Qualitative Reasoning

"Qualitative" reasoning is the discipline that aims at describing a physical system through something closer to common sense than Physics' dynamic equations.

In “Qualitative” Physics, a physical system is conceived as made of parts that contribute to the overall behavior through local interactions, and its behavior is represented inside some variation of Hayes' measure space.

Ultimately, qualitative reasoning is a set of methods for representing and reasoning with incomplete knowledge about physical systems. A qualitative description of a system allows for common-sense reasoning that overcomes the limitations of classical Logic. Qualitative descriptions capture the essential aspects of structure, function and behavior, at the expense of others. Since most phenomena that matter to ordinary people depend only on those essential aspects, qualitative descriptions are enough for moving about in the world. 

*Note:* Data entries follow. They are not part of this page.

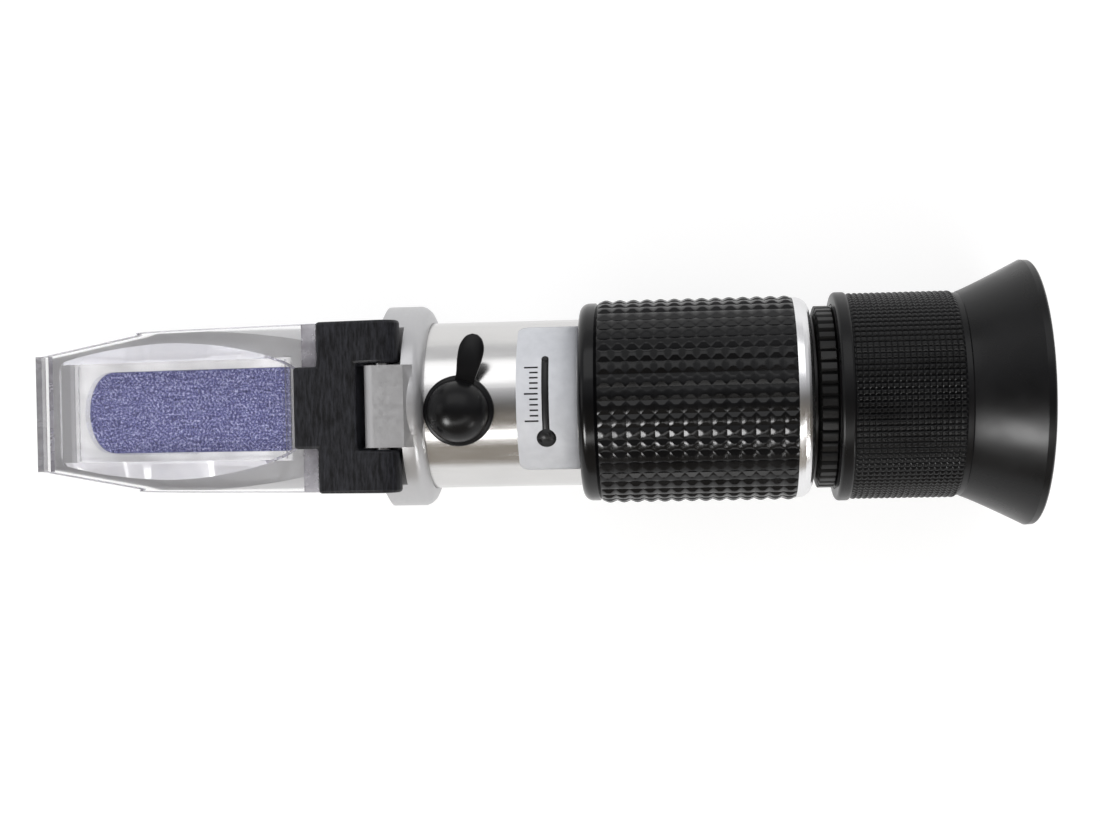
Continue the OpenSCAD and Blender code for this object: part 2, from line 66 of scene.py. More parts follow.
def span(node, axis):
    """The lowest and highest place of a CAD node along one axis, in millimetres."""
    low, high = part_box(node)
    return low[axis] / MM, high[axis] / MM


# ---------------------------------------------------------------- sizes from the frame

TUBE_R = span("main_tube", 1)[1]
GRIP_X = span("grip_sleeve", 0)
GRIP_R = span("grip_sleeve", 1)[1]
BARREL_X = span("eyepiece_barrel", 0)
CUP_X = span("eyecup", 0)
RIM_R = span("eyecup", 1)[1]
LABEL_X = span("label", 0)
PIN_X = JOINTS["plate_hinge"]["pos_m"][0] / MM
PIN_Z = JOINTS["plate_hinge"]["pos_m"][2] / MM
SCREW_AXIS = Vector(JOINTS["plug_pull"]["axis"])
SCREW_X = JOINTS["calibration_turn"]["pos_m"][0] / MM

# the prism's face: its slope, and the pin's height above it
SLOPE = math.radians(12)
PIN_RISE = 2.0

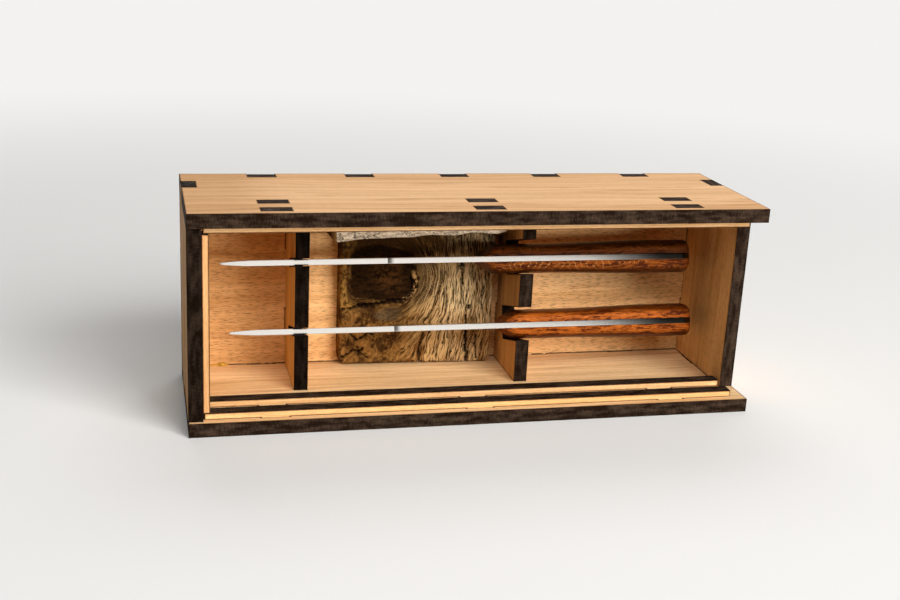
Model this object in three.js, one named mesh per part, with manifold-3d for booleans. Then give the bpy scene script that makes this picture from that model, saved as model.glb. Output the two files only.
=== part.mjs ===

Several approaches are possible, depending on the preferred ontology: Benjamin Kuipers adopts qualitative constraints among state variables; Johan DeKleer focuses on the devices (pipes, valves, springs) connected in a network of constraints; Kenneth Forbus deals with processes by extending the notion of history. Ultimately, a system's behavior is almost always described by constraint propagation. 

DeKleer describes a phenomenon in a measure space through "qualitative differential equations", or "confluences".  His "envisionment" is the set of all possible future behaviors. 

Forbus defines a “quantity space” as a partially ordered set of numbers.  Common sense is interested in knowing that quantities "increase" and "decrease" rather than in formulas yielding the quantities’ values in time. In other words, the sign of the derivative is more important than the exact value of a quantity.

Kuipers formalizes qualitative analysis as a sequence of formal descriptions. From the structural description the behavioral description (or "envisionment") can be derived, and from this the functional description can be derived. In his quantity space, besides the signs of the derivatives, what matters most are critical or "landmark" values, such as the temperature at which water undergoes a phase transition. Change is handled by discrete state graphs and qualitative differential equations. A qualitative differential equation is a quadruple of variables, quantity spaces (one for each variable), constraints (that apply to the variables) and transitions (rules to define the domain boundaries).  Each of these three frameworks prescribes a number of constraint propagation techniques, which can be applied to a discrete model of the physical system.

Physics is a science of laws of nature which are continuous and exact. Things move because they are subject to these laws. Qualitative Physics is a science of laws of common sense that are discrete and approximate. Things move because other things make them move. Qualitative Physics may not be suitable for studying galaxies and electrons, but can work wonders at analyzing a piece of equipment, a machine, and, in general, a physical system made of components. For example, it has been applied to troubleshooting machines: a model of behavior of a system makes it easier to figure out what must be wrong in order for the system to work the way it is working, i.e. which component is not doing its job properly.